Hasan: Selective mourning needs to end

After every Western tragedy against white people we see an outpouring of support and coverage, but we fail to see this during tragedies involving anyone outside of the Western world.

On Monday, the world mourned as it heard the news about Notre Dame going up in flames. The tragedy of losing centuries worth of religious history was shocking for everyone. On the same day, at almost the same time, the Al-Aqsa mosque in Jerusalem was also on fire. There was far less coverage on the mosque and far fewer posts on my social feeds spoke about that tragedy. But none of this was a surprise. 

Media bias is nothing new. The selective mourning of Americans is something I have felt my entire life. 

Members of western civilization mourn for white deaths more than deaths of people of color. In 2015, we saw Facebook feeds covered with the French flag. People showed solidarity for the six horrendous terror attacks that killed over a hundred people that fall. While the events were heartbreaking, we rarely see profile pictures with flags of other countries when similar events occur, despite us knowing about multiple atrocities across the world. 
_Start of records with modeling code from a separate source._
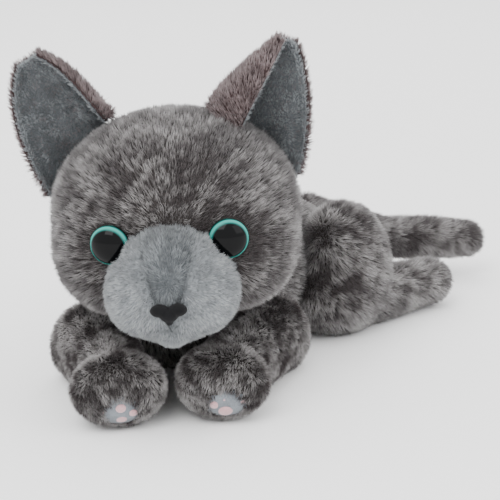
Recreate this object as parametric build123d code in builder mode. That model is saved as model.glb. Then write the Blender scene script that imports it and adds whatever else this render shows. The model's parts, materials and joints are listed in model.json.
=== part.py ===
"""A stuffed toy cat lying on its belly with its head up and its tail curled round to its left.

Millimetres. +Z is up, the cat looks along -Y and its own left is +X. The origin is the middle of the flat patch
of belly that it rests on. Every soft part is a sewn fabric cover round a wad of stuffing. The head, ears,
forelegs, hind legs and tail are bodies of their own, which flex where they are sewn on.
"""

import os
from math import asin, cos, degrees, radians, sin, tan

from build123d import *

os.makedirs("parts", exist_ok=True)

# ---------------------------------------------------------------- fabric and clearances
fur_wall = 3.0  # long-pile fabric, backing and flattened pile
plush_wall = 1.8  # short-pile fabric
fill_gap = 0.3  # between a cover and what it holds
seam_gap = 0.2  # between two panels that are sewn edge to edge
joint_gap = 0.8  # between two bodies, all round a joint

# ---------------------------------------------------------------- torso
body_heading = 57.0  # degrees from +X to the line from the chest to the rump
body_half_length = 95.0
body_radius = 47.0
belly_sink = 5.0  # how far the weight of the toy flattens the round of the belly
chest_half_width = 50.0
chest_radius = 40.0
chest_sink = 4.0
chest_set_in = 0.75  # of its own radius, in from the end of the body
chest_aside = 6.0  # from the line of the body, towards the cat's own right
side_seam_height = 26.0
pellet_bag_half_length = 38.0
pellet_bag_radius = 17.0
pellet_bag_wall = 0.8
pellet_bag_lift = 4.0  # stuffing below it

# ---------------------------------------------------------------- forelegs
shoulder_ahead = 15.0  # of the middle of the chest
shoulder_aside = 2.0  # towards the cat's own right
shoulder_spacing = 101.0
shoulder_radius = 27.0
shoulder_half_height = 27.0
foreleg_length = 84.0  # shoulder to the middle of the paw
foreleg_radius = 24.0
wrist_radius = 22.0
wrist_length = 10.0  # from the end of the wrist to the middle of the paw
foreleg_sink = 7.0
paw_half_width = 29.0
paw_radius = 23.0
paw_gap = 3.78  # between the widest places of the two paws
sole_radius = 13.0
sole_tilt = -21.0  # degrees that the sole looks up from level
sole_heading = {"left": -117.0, "right": -105.0}  # degrees round from +X that it looks
pad_radius = 4.8  # of a full-sized pad
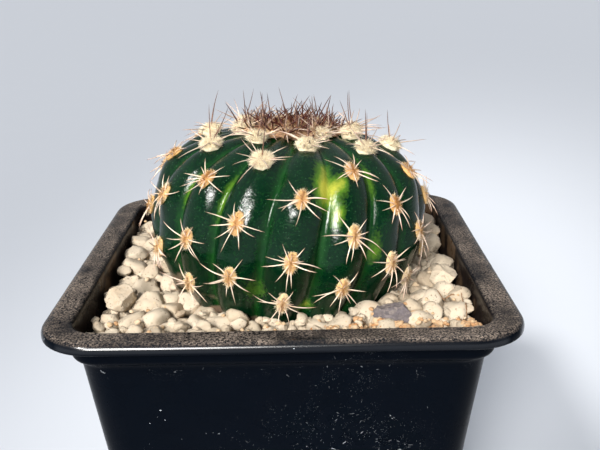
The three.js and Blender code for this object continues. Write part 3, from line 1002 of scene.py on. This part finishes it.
# yellowed places on the skin: rib position in ribs from the front one, level, widths, strength
yellowSpots = [
    (0.49, 14.5, 0.20, 3.3, 1.05),
    (0.36, 19.0, 0.22, 3.6, 0.5),
    (0.78, 16.0, 0.10, 2.2, 0.6),
    (0.70, 9.5, 0.11, 2.3, 0.6),
    (-1.5, 13.5, 0.07, 6.0, 0.55),
    (-2.5, 13.0, 0.07, 5.0, 0.45),
    (1.55, 17.0, 0.08, 6.0, 0.35),
    (1.62, 2.0, 0.12, 3.0, 0.5),
    (0.45, -11.0, 0.16, 1.2, 0.7),
    (-0.55, -7.0, 0.2, 2.5, 0.35),
    (-2.4, -9.0, 0.2, 2.0, 0.35),
    (4.5, 12.0, 0.1, 6.0, 0.5),
    (-6.5, 14.0, 0.12, 5.0, 0.6),
    (7.5, 8.0, 0.15, 5.0, 0.5),
]


def makeSkinMaterial():
    look = {
        "deep": (0.0003, 0.0078, 0.0032, 1), "green": (0.0008, 0.0165, 0.0052, 1),
        "furrow": (0.010, 0.072, 0.009, 1), "lime": (0.050, 0.120, 0.008, 1),
        "yellow": (0.31, 0.31, 0.036, 1), "cork": (0.15, 0.105, 0.07, 1), "speck": (0.10, 0.24, 0.12, 1),
    }
    m = Finish("cactusSkin", Specular_IOR_Level=0.28, Subsurface_Weight=0.03, Subsurface_Scale=0.0015,
               Subsurface_Radius=(0.35, 1.0, 0.25))
    cloud = m.use(mottle, Scale=150.0, Contrast=0.24)
    fine = m.noise(1700.0)
    body = m.blend(cloud, look["deep"], look["green"])
    body = m.blend(m.spread(fine, 0.50, 0.75, 0.0, 0.20), body, look["furrow"])
    patchy = m.spread(m.noise(220.0, 2.0), 0.35, 0.65, 0.25, 0.62)
    ragged = m.fray(m.stored("furrow"), fine, 0.35)
    body = m.tint(body, m.spread(ragged, 0.35, 1.05), patchy, look["furrow"])
    edge = m.fray(m.stored("yellow"), fine, 0.45)
    body = m.blend(m.spread(edge, 0.10, 0.45), body, look["lime"])
    body = m.blend(m.spread(edge, 0.45, 0.95), body, look["yellow"])
    body = m.tint(body, m.use(fineSpecks, Scale=2100.0, Size=0.19, Spread=0.50), 0.4, look["speck"])
    corkShare = m.spread(m.fray(m.stored("cork"), cloud, 0.5), 0.4, 0.8)
    m.feed("Base Color", m.blend(corkShare, body, look["cork"]))
    m.feed("Roughness", m.plus(m.spread(fine, 0.3, 0.75, 0.10, 0.22), m.times(corkShare, 0.4)))
    m.bump(m.plus(m.times(m.noise(2600.0, 3.0), 0.5), m.noise(420.0, 3.0)), 0.34, 0.00025)
    return m.material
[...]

In 2016, a devastating suicide bombing in Brussels left people terrified. It was the worst bombing in Belgium’s history. Almost double the number of people were killed for similar reasons just five days later in Lahore, Pakistan, but there was close to no coverage of this tragedy in Western media. 

Currently, Uighur Muslims are being held in “re-education centers” in China. Barely anyone seems to notice or care. But if even one American was being held in a similar way, we would notice and we would feel outrage.

Within our own nation, we don’t pay attention to the people in Flint, Michigan who have been without clean water for five years. But people happily raised millions of dollars to “build a wall” because they think violence in America comes from the outside. This money could go toward cleaning the water in Flint or be used to help victims of tragic events, but in America, our attention is drawn toward painting someone else as the enemy. 

When there are mass shootings in the United States, we label white terrorists as “mentally ill.” We try to justify the actions. When the perpetrator of a crime is another race, we talk about their race, their religion or anything else that makes them the “other.” We saw this illustrated in 2013 after the Boston Marathon bombings. The focus then was on the perpetrators’ faith as Muslims, rather than on the perpetrators’ personal lives or the potentiality of an unchecked mental illness. 

When we give our focus to white lives over the lives of people of color, we take a harmful stance. We portray black and brown people as criminals — as if they represent their whole race. On the other hand, we view dangerous white people as “lone wolves.”  

It is OK and normal to mourn over tragedies that happen in the Western world, but it is important to also pay attention to the deaths and injustices outside it. When we do not educate ourselves about horrible events happening outside the United States and Europe, we encourage the development of xenophobic attitudes. We allow bigots to ignore the horrendous tragedies that occur, and our implicit biases toward people of color and discrimination against minorities continue.